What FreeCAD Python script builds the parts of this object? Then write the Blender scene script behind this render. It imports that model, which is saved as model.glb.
..........
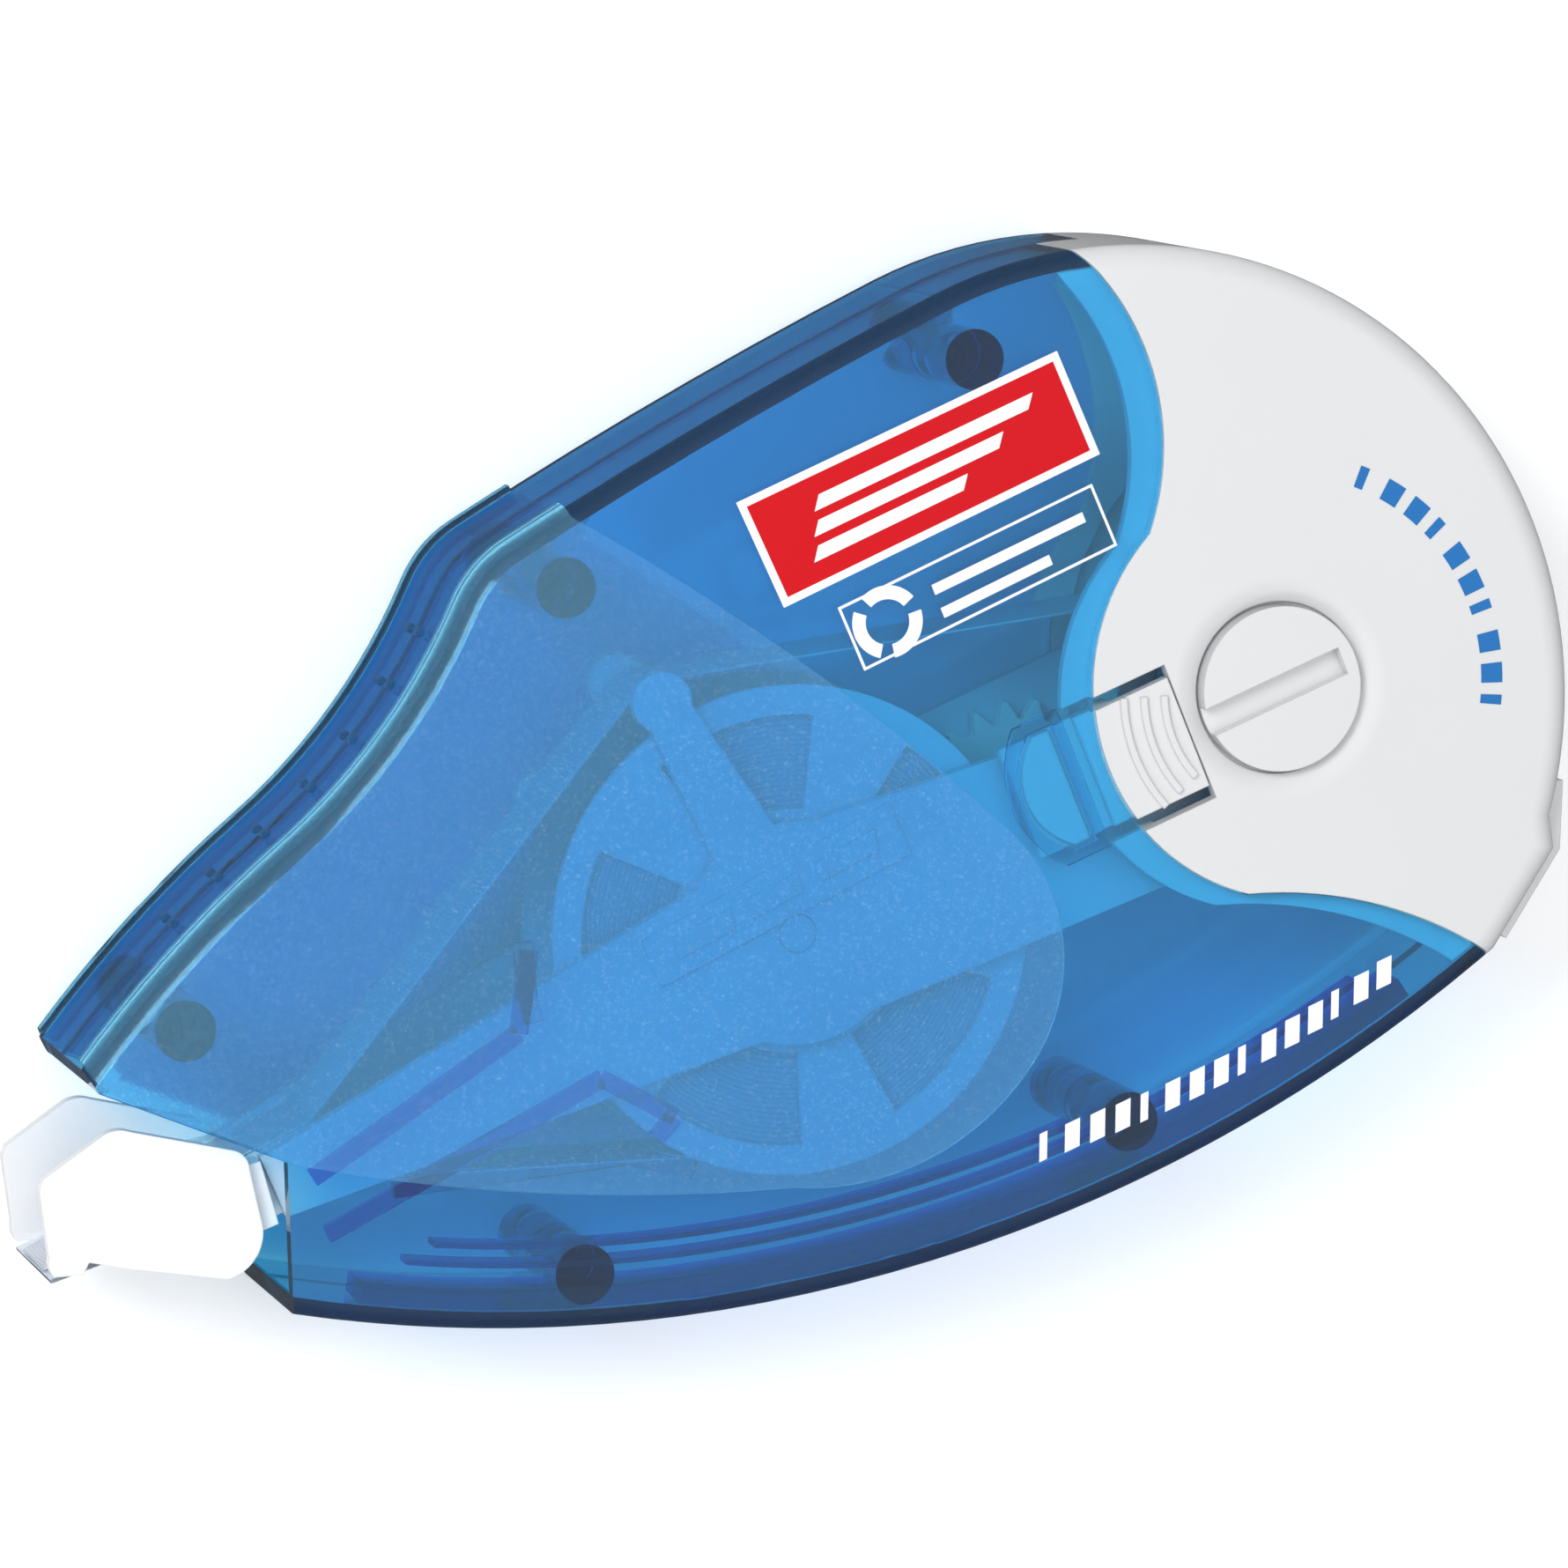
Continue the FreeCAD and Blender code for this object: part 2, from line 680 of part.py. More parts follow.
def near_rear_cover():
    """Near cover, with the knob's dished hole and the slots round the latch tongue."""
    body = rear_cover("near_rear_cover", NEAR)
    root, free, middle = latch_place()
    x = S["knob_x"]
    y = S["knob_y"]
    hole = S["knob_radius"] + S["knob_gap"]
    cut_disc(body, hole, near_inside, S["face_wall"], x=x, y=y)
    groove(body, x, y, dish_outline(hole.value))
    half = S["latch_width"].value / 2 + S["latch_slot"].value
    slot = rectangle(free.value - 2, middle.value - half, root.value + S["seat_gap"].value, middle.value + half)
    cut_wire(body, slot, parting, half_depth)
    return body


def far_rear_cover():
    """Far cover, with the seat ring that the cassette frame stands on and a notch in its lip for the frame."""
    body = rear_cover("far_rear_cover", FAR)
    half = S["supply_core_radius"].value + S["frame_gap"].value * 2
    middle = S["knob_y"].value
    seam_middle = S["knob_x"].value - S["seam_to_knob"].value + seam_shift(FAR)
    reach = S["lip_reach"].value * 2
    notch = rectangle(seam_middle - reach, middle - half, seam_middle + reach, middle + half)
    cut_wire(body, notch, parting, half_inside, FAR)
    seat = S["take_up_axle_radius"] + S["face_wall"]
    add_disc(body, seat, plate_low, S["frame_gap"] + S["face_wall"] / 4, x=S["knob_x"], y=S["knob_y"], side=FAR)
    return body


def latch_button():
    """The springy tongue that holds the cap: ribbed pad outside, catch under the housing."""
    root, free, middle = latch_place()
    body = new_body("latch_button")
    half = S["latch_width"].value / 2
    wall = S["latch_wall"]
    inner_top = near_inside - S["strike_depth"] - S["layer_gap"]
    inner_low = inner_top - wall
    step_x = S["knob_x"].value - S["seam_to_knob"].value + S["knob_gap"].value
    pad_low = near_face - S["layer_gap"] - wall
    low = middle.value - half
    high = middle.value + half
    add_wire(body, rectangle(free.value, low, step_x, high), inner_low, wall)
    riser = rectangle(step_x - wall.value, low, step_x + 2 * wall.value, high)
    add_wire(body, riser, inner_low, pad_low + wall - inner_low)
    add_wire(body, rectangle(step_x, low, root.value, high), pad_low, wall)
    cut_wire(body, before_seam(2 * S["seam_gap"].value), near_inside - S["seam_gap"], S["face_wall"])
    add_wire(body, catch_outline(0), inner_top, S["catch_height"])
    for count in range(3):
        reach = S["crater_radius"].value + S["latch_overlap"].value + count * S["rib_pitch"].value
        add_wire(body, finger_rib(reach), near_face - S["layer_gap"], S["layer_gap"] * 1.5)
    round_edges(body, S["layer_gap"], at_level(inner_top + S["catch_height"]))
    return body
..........
**BRIEF**
Find the lines holding "that" and list every one.

**ANSWER IN FULL**
What FreeCAD Python script builds the parts of this object? Then write the Blender scene script behind this render. It imports that model, which is saved as model.glb.
    """Far cover, with the seat ring that the cassette frame stands on and a notch in its lip for the frame."""
    """The springy tongue that holds the cap: ribbed pad outside, catch under the housing."""